Diggin Dubrovnik

Dubrovnik, Croatia
Dubrovnik, Croatia

Welcome to Dubrovnik, the pinnacle of Dalmatia and one of the most beautiful towns I’ve seen in my life. Near the south end of the Croatian coast, this is the farthest south I have ever been in Europe. Driving here from Split, weaving back and forth around the coast, in and out of little seaside villages and overlooking the mountainous Dalmatian Islands, I knew I was in a special place: One minute you’re in the white stone hills of southern Utah and then you round a bend and come across miles of terraced fields and swear you’re in Thailand. One more turn and you’re overlooking a series of lakes as far as the eye can see… Minnesota with mountains? Just gorgeous. The drive also took us through a small stretch of Bosnia and Herzegovina, which would have been unrecognizable except the tiny border station and ten minutes of different words on the road signs.

Downtown Dubrovnik
Downtown Dubrovnik

Dubrovnik has been called one of the ten best destinations in Eastern Europe and I believe it — thanks, Lonely Planet. Walking around, the Mediterranean climate suggests that you’re in Italy or Greece, but the culture seems a little more in-line. The old town, similar to Split’s, is enclosed by centuries-old ruins and is completely car-free. The pavement consists of large rock tiles, shiny and very slippery from hundreds of years of traffic. Music echoes and voices carry around the tiny corridors that snake between buildings, up stairs and to the water.

Dubrovnik from above
Dubrovnik from above

My plan is to relax and do as much wandering around town as possible. Last night, my friend Serge and I walked down to the old town for dinner, which became a Dalmatian feast of fish soup and seafood pasta. We opted for the scenic route home, which became a two hour excursion up and down stairways, winding down narrow streets hugged with citrus orchards and dodging the occasional Vespa. At one point, we walked past an ourdoor movie theatre screening something unrecognizable, but we couldn’t find an unlocked door and kept walking.

Dubrovnik's hills
Dubrovnik’s hills

Two more nights at our bed and breakfast here in Dubrovnik (complete with a balcony overlooking the hills… pinch me), a few nights on the islands, and then back north. A spell in Slovenia, another night each in Salzburg and Prague, and then the last week hits quick: Dresden, Amsterdam and Paris… and then home. Hard to believe that I’ve been living out of a bag for more than two months. Even harder to believe that I’ll be home in less than 20 days. And of course I’m already planning my next trip back.

Stooped in Split
Stooped in Split

A few closing thoughts on Split that I jotted down a few nights ago:

Stooped on the foot of a statue in the middle of the old town square in early evening, I witness the essence of European life in full bloom.
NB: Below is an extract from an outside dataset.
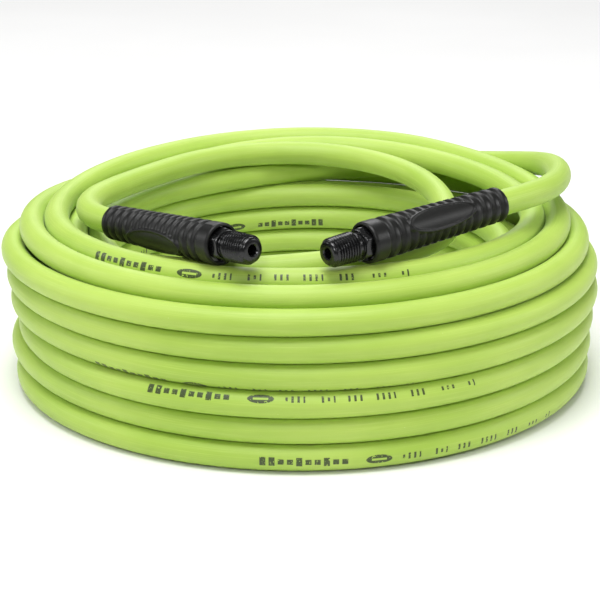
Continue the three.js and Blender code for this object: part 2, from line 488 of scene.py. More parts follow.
@dataclass(frozen=True)
class BraidYarn:
    """Off-white reinforcing yarn, crossed at a steep angle round the liner."""

    name: str = "braid_yarn"
    heading: float = 0.0
    yarn: Colour = (0.66, 0.64, 0.56)
    between: Colour = (0.25, 0.24, 0.19)

    def material(self) -> bpy.types.Material:
        """Builds the braid."""
        paint = Paint(self.name)
        lie = {"turn": (0.0, 0.0, -math.radians(self.heading))}
        one, other = (Sum(paint.tree, paint.node(
            "ShaderNodeTexWave", {"bands_direction": "DIAGONAL"},
            {"Vector": where, "Scale": 380.0, "Distortion": 0.6, "Detail": 1.0}).outputs["Fac"])
            for where in (paint.place(**lie), paint.place(scale=(-1.0, 1.0, 1.0), **lie)))
        strands = one.higher(other)
        fuzz = paint.noise(paint.place(), 2400.0, 4.0, 0.7)
        colour = paint.blend(strands.ramp(0.2, 0.8) * (0.8 + 0.2 * fuzz), self.between, self.yarn)
        return paint.finish(
            Base_Color=colour, Roughness=0.75 + 0.2 * fuzz,
            Normal=paint.bump(strands * 0.8 + fuzz * 0.2, 0.0002, 0.8), Sheen_Weight=0.3)


@dataclass(frozen=True)
class CoverRubber:
    """The hose's rubber where the ferrule squeezes it, without any print."""

    name: str = "squeezed_hose_rubber"
    lime: Colour = (0.40, 0.66, 0.035)
    mark: Colour = (0.26, 0.44, 0.02)

    def material(self) -> bpy.types.Material:
        """Builds the squeezed rubber."""
        paint = Paint(self.name)
        where = paint.place()
        cloud = paint.noise(where, 180.0, 4.0, 0.6)
        grain = paint.noise(where, 2600.0, 2.0)
        return paint.finish(
            Base_Color=paint.blend(cloud.ramp(0.35, 0.7), self.mark, self.lime),
            Roughness=0.5 + 0.15 * cloud, Normal=paint.bump(grain, 0.0001, 0.5), IOR=1.48)


@dataclass(frozen=True)
class LinerRubber:
    """Smooth dark inner tube with a faint bloom."""

    name: str = "liner_rubber"
    rubber: Colour = (0.018, 0.019, 0.021)
    bloom: Colour = (0.06, 0.062, 0.066)

    def material(self) -> bpy.types.Material:
        """Builds the inner tube's rubber."""
        paint = Paint(self.name)
        where = paint.place()
        cloud = paint.noise(where, 300.0, 4.0, 0.6)
        grain = paint.noise(where, 3000.0, 2.0)
        colour = paint.blend(cloud.ramp(0.5, 0.8), self.rubber, self.bloom)
        return paint.finish(
            Base_Color=colour, Roughness=0.42 + 0.2 * cloud, Normal=paint.bump(grain, 0.00008, 0.5),
            IOR=1.5)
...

Groups of men and women sit at outdoor cafes, drinking coffee or beer before they head home for dinner. Teens come home from the beach, with bright towels and wet hair, leaving sandy footprints on the polished rock tile square. Young kids play soccer for hours in the middle of it all, right in front of the town’s museum, slipping and sliding on the sidewalk like the pigeons do here. Men set up a stage and chairs for a live opera concert to take place later that night. And here I sit, surrounded by centuries-old Roman ruins, watching it all come together… wondering just how I got here and why I ever have to leave.